Jeff Carpenter

Philadelphia
Jeff Carpenter was born in 1953 in Greenville, Delaware and grew up in the landscape that Andrew Wyeth was painting. Carpenter returned there after high school to study with Tom Bostelle, a painter nearly the opposite of Wyeth, and then went to the Rhode Island School of Design, where he earned a BFA Film, in 1976. His thesis project, a short animated film funded by a grant from the American Film Institute, played the Cannes, Berlin and New York film festivals. In 1985, he started making art full-time. He showed in New York from 1988 to 1993 and then moved to London for three years. He exhibited there, in Düsseldorf and in Berlin over the next eight years. In 2007, he organized the multi-media exhibition “Experiencing the War in Iraq” in Rhode Island.

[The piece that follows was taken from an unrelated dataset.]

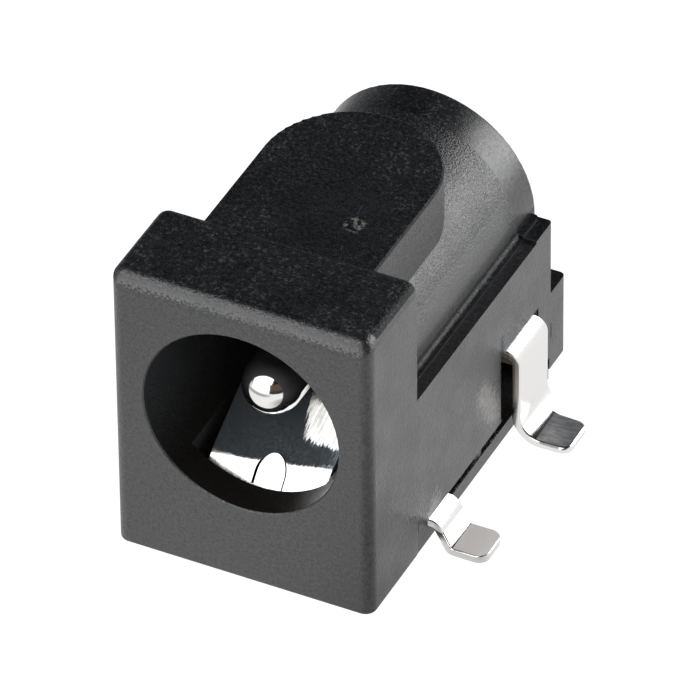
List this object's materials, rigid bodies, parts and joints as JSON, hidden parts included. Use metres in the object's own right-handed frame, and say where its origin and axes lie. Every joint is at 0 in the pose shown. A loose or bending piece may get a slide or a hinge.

Elements of filmmaking can be seen in Carpenter’s paintings, especially transparency or double exposure, and (implied) narrative. Often, in the larger pieces, faint traces of text can be seen appearing through the image. He has worked with lenticular printmaking, where motion is captured with multiple images in prisms. His paintings have been equally influenced by Bostelle and Wyeth, the two poles of his early years. Carpenter has received support from the New York Foundation for the Arts, the Rhode Island State Council on the Arts, and the Rhode Island Foundation, to mention a few. His work has been shown at P.S.1, the Boston Museum of Fine Arts and the Centre Pompidou.